**THE INPUT**
§ §
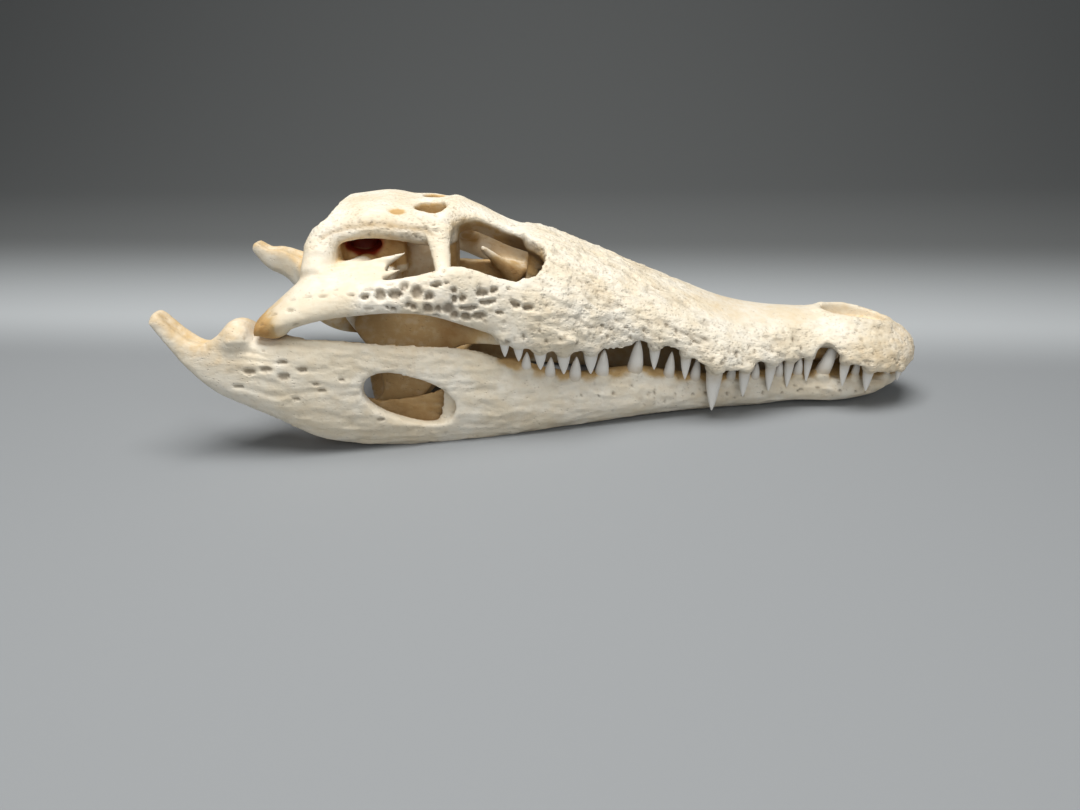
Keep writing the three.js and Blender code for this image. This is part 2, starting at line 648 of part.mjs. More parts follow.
§ §
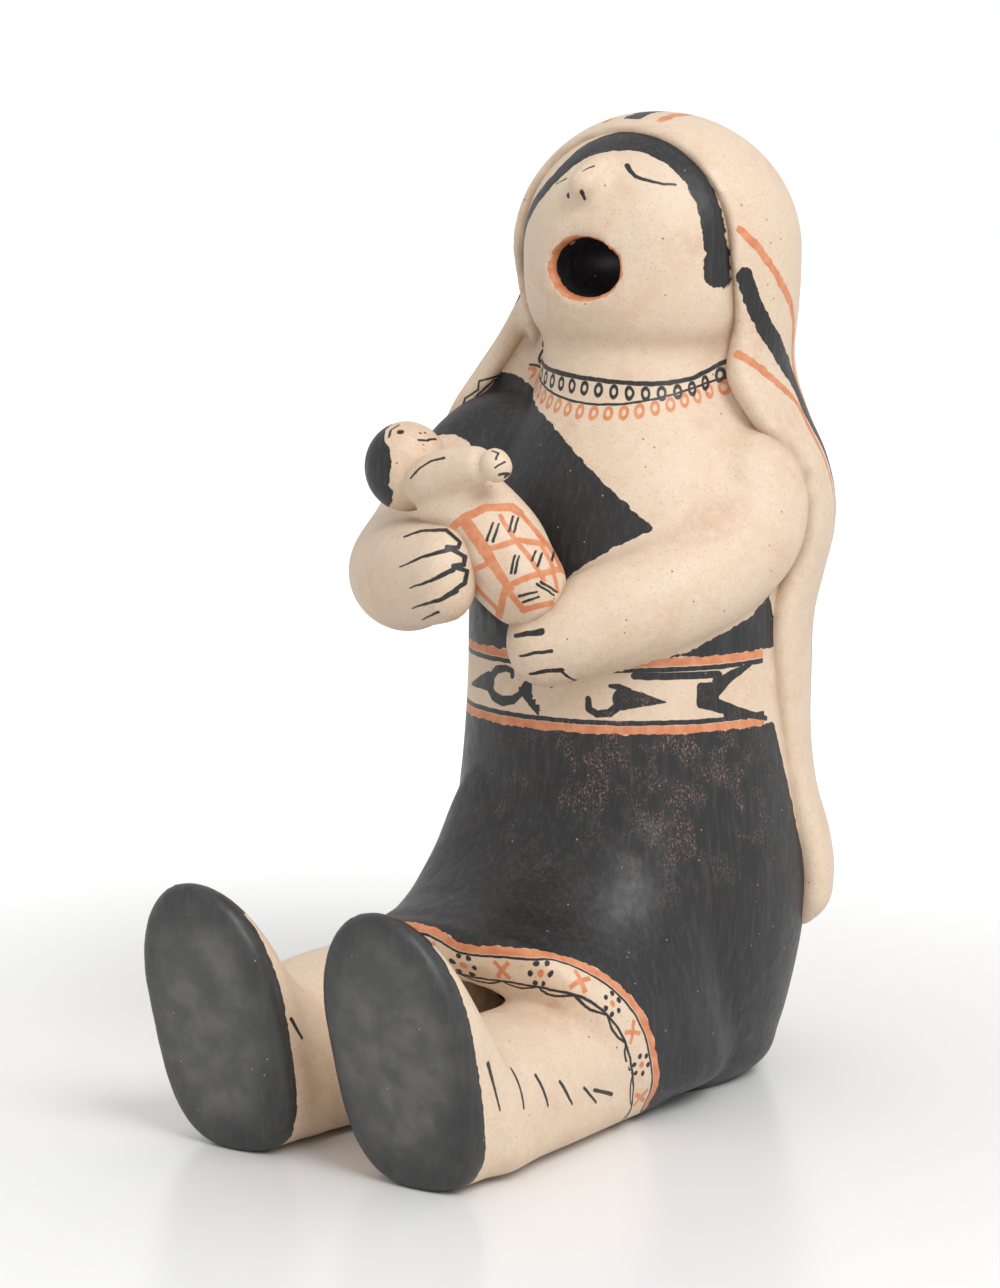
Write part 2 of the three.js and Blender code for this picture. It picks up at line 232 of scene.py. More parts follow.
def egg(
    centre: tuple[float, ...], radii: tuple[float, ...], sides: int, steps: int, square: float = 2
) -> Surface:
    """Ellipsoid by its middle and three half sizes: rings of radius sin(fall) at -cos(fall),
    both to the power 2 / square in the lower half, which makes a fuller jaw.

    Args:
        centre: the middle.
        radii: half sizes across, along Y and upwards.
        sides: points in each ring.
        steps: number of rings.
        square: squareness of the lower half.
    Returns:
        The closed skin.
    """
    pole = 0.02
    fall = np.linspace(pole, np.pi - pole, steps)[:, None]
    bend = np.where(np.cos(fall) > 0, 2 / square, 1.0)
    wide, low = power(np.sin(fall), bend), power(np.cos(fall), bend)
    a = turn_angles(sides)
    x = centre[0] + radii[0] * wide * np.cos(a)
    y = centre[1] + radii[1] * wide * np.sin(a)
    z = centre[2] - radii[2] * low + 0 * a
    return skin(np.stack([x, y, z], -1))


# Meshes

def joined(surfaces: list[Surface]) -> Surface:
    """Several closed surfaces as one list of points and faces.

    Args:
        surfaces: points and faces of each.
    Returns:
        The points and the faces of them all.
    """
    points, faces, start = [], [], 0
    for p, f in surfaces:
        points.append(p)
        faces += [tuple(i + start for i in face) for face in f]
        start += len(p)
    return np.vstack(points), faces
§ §
**DIRECTIVE**
Quote word for word every line from the one that has "Write part 2" through the one that has "points and faces.".

**THE ANSWER**
Write part 2 of the three.js and Blender code for this picture. It picks up at line 232 of scene.py. More parts follow.
def egg(
    centre: tuple[float, ...], radii: tuple[float, ...], sides: int, steps: int, square: float = 2
) -> Surface:
    """Ellipsoid by its middle and three half sizes: rings of radius sin(fall) at -cos(fall),
    both to the power 2 / square in the lower half, which makes a fuller jaw.

    Args:
        centre: the middle.
        radii: half sizes across, along Y and upwards.
        sides: points in each ring.
        steps: number of rings.
        square: squareness of the lower half.
    Returns:
        The closed skin.
    """
    pole = 0.02
    fall = np.linspace(pole, np.pi - pole, steps)[:, None]
    bend = np.where(np.cos(fall) > 0, 2 / square, 1.0)
    wide, low = power(np.sin(fall), bend), power(np.cos(fall), bend)
    a = turn_angles(sides)
    x = centre[0] + radii[0] * wide * np.cos(a)
    y = centre[1] + radii[1] * wide * np.sin(a)
    z = centre[2] - radii[2] * low + 0 * a
    return skin(np.stack([x, y, z], -1))


# Meshes

def joined(surfaces: list[Surface]) -> Surface:
    """Several closed surfaces as one list of points and faces.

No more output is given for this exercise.